- GIVEN REQUEST:
Every line of the material below must be repeated exactly.

- DATA BLOCK:
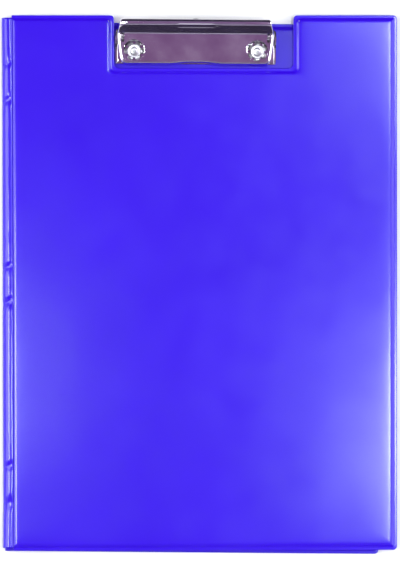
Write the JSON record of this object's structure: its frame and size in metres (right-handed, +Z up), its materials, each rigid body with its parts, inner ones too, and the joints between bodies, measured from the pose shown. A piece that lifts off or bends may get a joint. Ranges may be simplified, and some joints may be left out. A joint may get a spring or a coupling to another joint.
{
  "type": "fold-over clipboard",
  "caption": "Vinyl-covered fold-over clipboard: a stiff back panel with a chrome lever clip, and a notched front cover on a soft spine.",
  "frame": {"origin": "bottom centre of the shut folder's box, on the surface it lies on", "axes": "+Y from the foot of the board towards the clip, +X from the spine to the open edge, +Z up out of the front cover"},
  "size_m": [0.2526, 0.3418, 0.0187],
  "materials": {
    "vinyl_outer": "blue welded vinyl sheet, fine satin grain",
    "vinyl_lining": "blue vinyl lining, satin",
    "greyboard": "raw grey bookbinder's board",
    "chrome_plate": "bright nickel-chrome plate on pressed steel",
    "spring_steel": "drawn steel wire, semi-bright"
  },
  "bodies": {
    "back": {"back_outer_skin": "vinyl_outer", "back_board": "greyboard", "back_lining": "vinyl_lining", "clip_base": "chrome_plate", "hinge_rod": "spring_steel", "rivet_left": "chrome_plate", "rivet_right": "chrome_plate", "rivet_washer_left": "chrome_plate", "rivet_washer_right": "chrome_plate", "torsion_spring_left": "spring_steel", "torsion_spring_right": "spring_steel"},
    "spine": {"spine_skin": "vinyl_outer", "spine_lining": "vinyl_lining"},
    "cover": {"cover_outer_skin": "vinyl_outer", "cover_board": "greyboard", "cover_lining": "vinyl_lining", "cover_pocket": "vinyl_lining"},
    "jaw": {"clip_jaw": "chrome_plate"},
    "eye": {"hanging_eye": "chrome_plate"}
  },
  "joints": [
    {"name": "spine_fold", "type": "hinge", "parent": "back", "child": "spine", "pos_m": [-0.12421, -0.00068, 0.0013], "axis": [0.0105, -0.9999, 0], "range_deg": [0, 144.57]},
    {"name": "cover_fold", "type": "hinge", "parent": "spine", "child": "cover", "pos_m": [-0.11901, -0.00068, 0.005], "axis": [0.0105, -0.9999, 0], "range_deg": [0, 35.44]},
    {"name": "clip_press", "type": "hinge", "parent": "back", "child": "jaw", "pos_m": [-0.00381, 0.15482, 0.0073], "axis": [-1, 0, 0], "range_deg": [0, 32], "stiffness_Nm_per_rad": 0.25, "springref_deg": -28.65, "deforming": ["torsion_spring_left", "torsion_spring_right"]},
    {"name": "eye_slide", "type": "slide", "parent": "back", "child": "eye", "axis": [0, 1, 0], "range_m": [0, 0.0098]}
  ],
  "couplings": [
    {"joint": "cover_fold", "follows": "spine_fold", "ratio": 0.2451}
  ]
}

- SOLUTION:
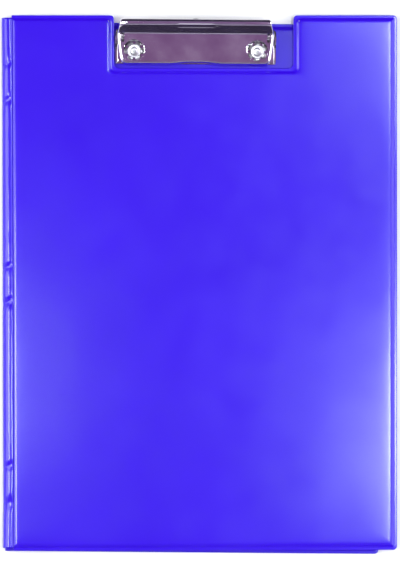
Write the JSON record of this object's structure: its frame and size in metres (right-handed, +Z up), its materials, each rigid body with its parts, inner ones too, and the joints between bodies, measured from the pose shown. A piece that lifts off or bends may get a joint. Ranges may be simplified, and some joints may be left out. A joint may get a spring or a coupling to another joint.
{
  "type": "fold-over clipboard",
  "caption": "Vinyl-covered fold-over clipboard: a stiff back panel with a chrome lever clip, and a notched front cover on a soft spine.",
  "frame": {"origin": "bottom centre of the shut folder's box, on the surface it lies on", "axes": "+Y from the foot of the board towards the clip, +X from the spine to the open edge, +Z up out of the front cover"},
  "size_m": [0.2526, 0.3418, 0.0187],
  "materials": {
    "vinyl_outer": "blue welded vinyl sheet, fine satin grain",
    "vinyl_lining": "blue vinyl lining, satin",
    "greyboard": "raw grey bookbinder's board",
    "chrome_plate": "bright nickel-chrome plate on pressed steel",
    "spring_steel": "drawn steel wire, semi-bright"
  },
  "bodies": {
    "back": {"back_outer_skin": "vinyl_outer", "back_board": "greyboard", "back_lining": "vinyl_lining", "clip_base": "chrome_plate", "hinge_rod": "spring_steel", "rivet_left": "chrome_plate", "rivet_right": "chrome_plate", "rivet_washer_left": "chrome_plate", "rivet_washer_right": "chrome_plate", "torsion_spring_left": "spring_steel", "torsion_spring_right": "spring_steel"},
    "spine": {"spine_skin": "vinyl_outer", "spine_lining": "vinyl_lining"},
    "cover": {"cover_outer_skin": "vinyl_outer", "cover_board": "greyboard", "cover_lining": "vinyl_lining", "cover_pocket": "vinyl_lining"},
    "jaw": {"clip_jaw": "chrome_plate"},
    "eye": {"hanging_eye": "chrome_plate"}
  },
  "joints": [
    {"name": "spine_fold", "type": "hinge", "parent": "back", "child": "spine", "pos_m": [-0.12421, -0.00068, 0.0013], "axis": [0.0105, -0.9999, 0], "range_deg": [0, 144.57]},
    {"name": "cover_fold", "type": "hinge", "parent": "spine", "child": "cover", "pos_m": [-0.11901, -0.00068, 0.005], "axis": [0.0105, -0.9999, 0], "range_deg": [0, 35.44]},
    {"name": "clip_press", "type": "hinge", "parent": "back", "child": "jaw", "pos_m": [-0.00381, 0.15482, 0.0073], "axis": [-1, 0, 0], "range_deg": [0, 32], "stiffness_Nm_per_rad": 0.25, "springref_deg": -28.65, "deforming": ["torsion_spring_left", "torsion_spring_right"]},
    {"name": "eye_slide", "type": "slide", "parent": "back", "child": "eye", "axis": [0, 1, 0], "range_m": [0, 0.0098]}
  ],
  "couplings": [
    {"joint": "cover_fold", "follows": "spine_fold", "ratio": 0.2451}
  ]
}